§ **Directive**
How many lines hold the string "JSON"? Give only the number.

§ **Dataset excerpts**
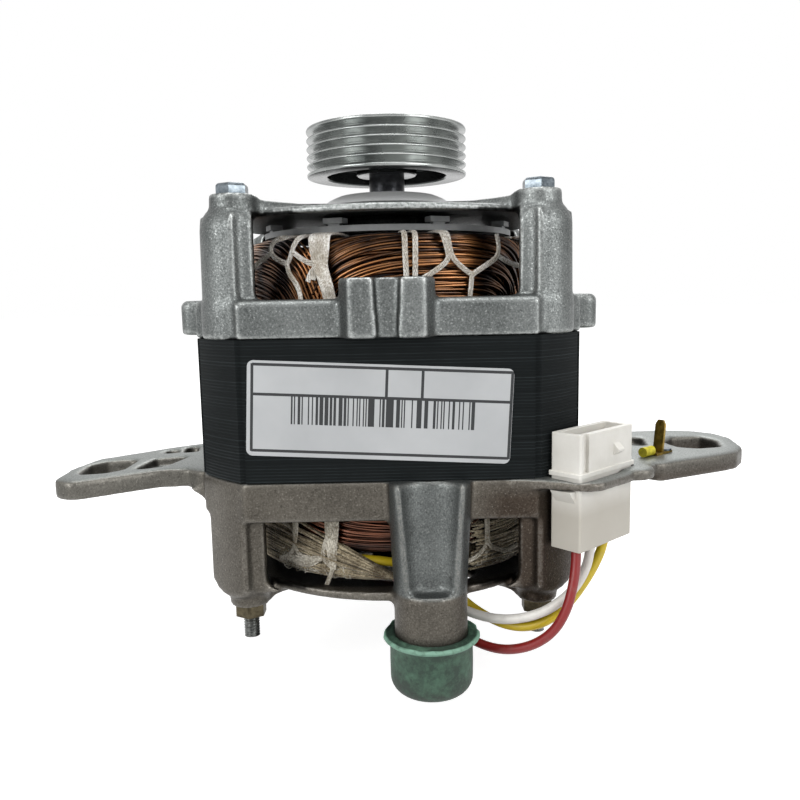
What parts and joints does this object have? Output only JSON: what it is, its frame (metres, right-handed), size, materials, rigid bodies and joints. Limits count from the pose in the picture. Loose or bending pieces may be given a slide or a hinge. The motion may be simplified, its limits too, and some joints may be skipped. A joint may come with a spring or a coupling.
{
  "type": "washing machine motor",
  "caption": "Belt drive washing machine motor with a square laminated stator, two die cast end shields with mounting ears, a ribbed pulley and a rubber capped leg.",
  "frame": {"origin": "on the shaft's axis, in the plane of the mounting ears' underside", "axes": "+Z along the shaft towards the pulley, -Y towards the side with the blank label, +X towards the connector and the long ear"},
  "size_m": [0.1854, 0.105, 0.1431],
  "materials": {
    "die_cast_aluminium": "blasted die casting",
    "painted_laminations": "black lacquer over pressed steel sheets",
    "rotor_laminations": "turned steel sheets",
    "cast_rotor_aluminium": "as cast",
    "slot_film": "translucent polyester film",
    "enamelled_copper": "enamelled winding wire",
    "lacing_cord": "polyester cord",
    "glass_braid_sleeve": "varnished braid",
    "zinc_plated_steel": "zinc plated",
    "bearing_steel": "ground",
    "ball_steel": "polished",
    "seal_rubber": "matt",
    "shaft_steel": "ground",
    "fan_plastic": "moulded",
    "pulley_steel": "turned",
    "green_rubber": "matt",
    "label_film": "blank silver grey film",
    "ivory_plastic": "moulded",
    "contact_brass": "stamped",
    "yellow_sleeve": "soft sleeve",
    "white_lead_skin": "lead insulation",
    "red_lead_skin": "lead insulation",
    "yellow_lead_skin": "lead insulation"
  },
  "bodies": {
    "stator": {"upper_end_shield": "die_cast_aluminium", "lower_end_shield": "die_cast_aluminium", "stator_core": "painted_laminations", "slot_liners": "slot_film", "winding_core": "enamelled_copper", "upper_winding_turns": "enamelled_copper", "lower_winding_turns": "enamelled_copper", "upper_lacing": "lacing_cord", "lower_lacing": "lacing_cord", "lead_joint_sleeve": "glass_braid_sleeve", "through_bolts": "zinc_plated_steel", "lock_nuts": "zinc_plated_steel", "upper_bearing_outer_race": "bearing_steel", "upper_bearing_seals": "seal_rubber", "lower_bearing_outer_race": "bearing_steel", "lower_bearing_seals": "seal_rubber", "preload_washer": "bearing_steel", "bumper_cap": "green_rubber", "blank_label": "label_film", "connector_housing": "ivory_plastic", "connector_terminals": "contact_brass", "earth_tab": "contact_brass", "earth_rivet": "zinc_plated_steel", "earth_sleeve": "yellow_sleeve", "lead_white": "white_lead_skin", "lead_red": "red_lead_skin", "lead_yellow": "yellow_lead_skin"},
    "rotor": {"shaft": "shaft_steel", "rotor_core": "rotor_laminations", "rotor_cage": "cast_rotor_aluminium", "cooling_fan": "fan_plastic", "pulley": "pulley_steel", "upper_bearing_inner_race": "bearing_steel", "lower_bearing_inner_race": "bearing_steel"},
    "upper_ball_set": {"upper_bearing_balls": "ball_steel", "upper_ball_cage": "zinc_plated_steel"},
    "lower_ball_set": {"lower_bearing_balls": "ball_steel", "lower_ball_cage": "zinc_plated_steel"}
  },
  "joints": [
    {"name": "rotor_spin", "type": "hinge", "parent": "stator", "child": "rotor", "pos_m": [0, 0, 0], "axis": [0, 0, 1], "continuous": true},
    {"name": "upper_ball_orbit", "type": "hinge", "parent": "stator", "child": "upper_ball_set", "pos_m": [0, 0, 0.0675], "axis": [0, 0, 1], "continuous": true},
    {"name": "lower_ball_orbit", "type": "hinge", "parent": "stator", "child": "lower_ball_set", "pos_m": [0, 0, -0.029], "axis": [0, 0, 1], "continuous": true}
  ],
  "couplings": [
    {"joint": "upper_ball_orbit", "follows": "rotor_spin", "ratio": 0.38095},
    {"joint": "lower_ball_orbit", "follows": "rotor_spin", "ratio": 0.38095}
  ]
}
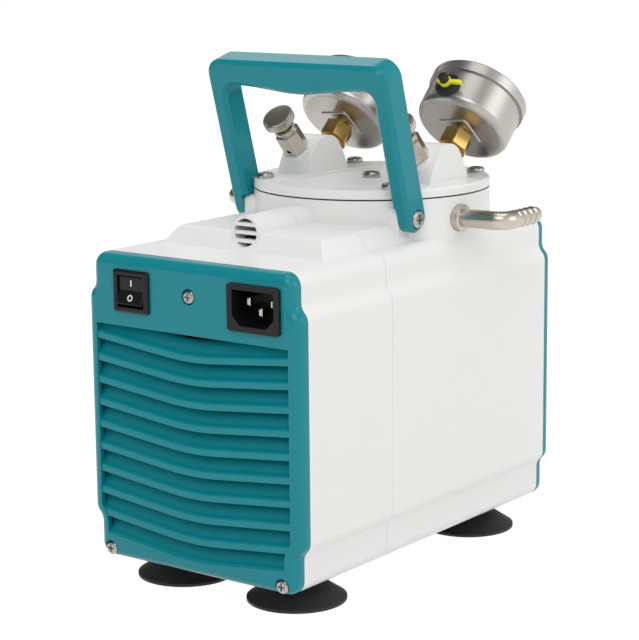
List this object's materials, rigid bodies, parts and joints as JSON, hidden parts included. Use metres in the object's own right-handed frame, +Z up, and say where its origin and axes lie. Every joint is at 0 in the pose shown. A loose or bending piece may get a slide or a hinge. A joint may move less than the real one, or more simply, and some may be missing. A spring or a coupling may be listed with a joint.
{
  "type": "diaphragm vacuum pump",
  "caption": "Oil-free bench diaphragm vacuum pump: boxy casing with louvred end covers, carrying handle, round pump head with needle regulators and dial gauges, on suction feet.",
  "frame": {"origin": "on the floor under the middle of the casing", "axes": "+Z up, +X to the right as seen from the switch side, the front cover with the switch and the mains inlet faces -Y"},
  "size_m": [0.1824, 0.225, 0.2573],
  "materials": {
    "white_coat": "smooth white powder coat",
    "teal_plastic": "satin teal moulding",
    "black_plastic": "black moulding",
    "rubber": "black elastomer",
    "nickel": "nickel plated brass",
    "brass": "turned brass",
    "stainless": "satin stainless",
    "screw_steel": "bright zinc",
    "glass": "clear",
    "dial_white": "printed dial",
    "pointer_black": "black hand",
    "lever_yellow": "yellow moulding",
    "cast_aluminium": "cast and machined",
    "core_steel": "stacked steel sheets",
    "copper_wire": "enamelled copper wire",
    "fan_plastic": "grey moulding"
  },
  "bodies": {
    "casing": {"front_housing": "white_coat", "rear_housing": "white_coat", "front_cover": "teal_plastic", "rear_cover": "teal_plastic", "cover_screws": "screw_steel", "head_plate": "white_coat", "head_gasket": "rubber", "head_screws": "screw_steel", "valve_block": "cast_aluminium", "valve_flaps": "rubber", "diaphragm": "rubber", "handle": "teal_plastic", "handle_screws": "screw_steel", "left_elbow": "nickel", "right_elbow": "nickel", "hose_collars": "nickel", "suction_feet": "rubber", "foot_studs": "screw_steel", "switch_frame": "black_plastic", "inlet_socket": "black_plastic", "inlet_pins": "nickel", "stator_core": "core_steel", "stator_windings": "copper_wire", "motor_front_bracket": "cast_aluminium", "motor_rear_bracket": "cast_aluminium", "motor_bolts": "screw_steel", "motor_bearings": "screw_steel", "bracket_screws": "screw_steel", "capacitor": "cast_aluminium", "capacitor_clip": "fan_plastic", "regulator_bodies": "nickel", "gauge_sockets": "brass", "gauge_cases": "stainless", "gauge_bezels": "stainless", "gauge_windows": "glass", "gauge_dials": "dial_white", "gauge_movements": "brass", "vent_plugs": "rubber"},
    "rotor": {"rotor_shaft": "screw_steel", "rotor_core": "core_steel", "cooling_fan": "fan_plastic", "eccentric": "core_steel"},
    "rod": {"connecting_rod": "cast_aluminium", "rod_bearing": "screw_steel", "diaphragm_clamp": "cast_aluminium"},
    "rocker": {"switch_rocker": "black_plastic"},
    "stem_left": {"regulator_stem_left": "nickel"},
    "stem_right": {"regulator_stem_right": "nickel"},
    "knob_left": {"regulator_knob_left": "nickel"},
    "knob_right": {"regulator_knob_right": "nickel"},
    "pointer_left": {"gauge_pointer_left": "pointer_black"},
    "pointer_right": {"gauge_pointer_right": "pointer_black"},
    "lever_left": {"vent_lever_left": "lever_yellow"},
    "lever_right": {"vent_lever_right": "lever_yellow"}
  },
  "joints": [
    {"name": "rotor_spin", "type": "hinge", "parent": "casing", "child": "rotor", "pos_m": [0, 0.0372, 0.088], "axis": [0, 1, 0], "continuous": true},
    {"name": "crank_pin", "type": "hinge", "parent": "rotor", "child": "rod", "pos_m": [0, 0.0372, 0.085], "axis": [0, 1, 0], "continuous": true, "deforming": ["diaphragm"]},
    {"name": "switch_rock", "type": "hinge", "parent": "casing", "child": "rocker", "pos_m": [-0.035, -0.1085, 0.1492], "axis": [1, 0, 0], "range_deg": [0, 16]},
    {"name": "stem_travel_left", "type": "slide", "parent": "casing", "child": "stem_left", "axis": [0, -0.6691, 0.7431], "range_m": [0, 0.00225]},
    {"name": "knob_turn_left", "type": "hinge", "parent": "stem_left", "child": "knob_left", "pos_m": [-0.038, 0.0231, 0.2048], "axis": [0, -0.6691, 0.7431], "range_deg": [0, 1080]},
    {"name": "pointer_sweep_left", "type": "hinge", "parent": "casing", "child": "pointer_left", "pos_m": [-0.038, 0.0635, 0.2146], "axis": [0, 0.7071, 0.7071], "range_deg": [0, 270]},
    {"name": "vent_lever_turn_left", "type": "hinge", "parent": "casing", "child": "lever_left", "pos_m": [-0.038, 0.06944, 0.22054], "axis": [0, -0.7071, 0.7071], "range_deg": [0, 90]},
    {"name": "stem_travel_right", "type": "slide", "parent": "casing", "child": "stem_right", "axis": [0, -0.6691, 0.7431], "range_m": [0, 0.00225]},
    {"name": "knob_turn_right", "type": "hinge", "parent": "stem_right", "child": "knob_right", "pos_m": [0.038, 0.0231, 0.2048], "axis": [0, -0.6691, 0.7431], "range_deg": [0, 1080]},
    {"name": "pointer_sweep_right", "type": "hinge", "parent": "casing", "child": "pointer_right", "pos_m": [0.038, 0.0635, 0.2146], "axis": [0, -0.7071, -0.7071], "range_deg": [0, 270]},
    {"name": "vent_lever_turn_right", "type": "hinge", "parent": "casing", "child": "lever_right", "pos_m": [0.038, 0.06944, 0.22054], "axis": [0, -0.7071, 0.7071], "range_deg": [0, 90]}
  ],
  "couplings": [
    {"joint": "crank_pin", "follows": "rotor_spin", "ratio": -1},
    {"joint": "stem_travel_left", "follows": "knob_turn_left", "m_per_rad": 0.00011937},
    {"joint": "stem_travel_right", "follows": "knob_turn_right", "m_per_rad": 0.00011937}
  ]
}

§ **Solved exercise**
2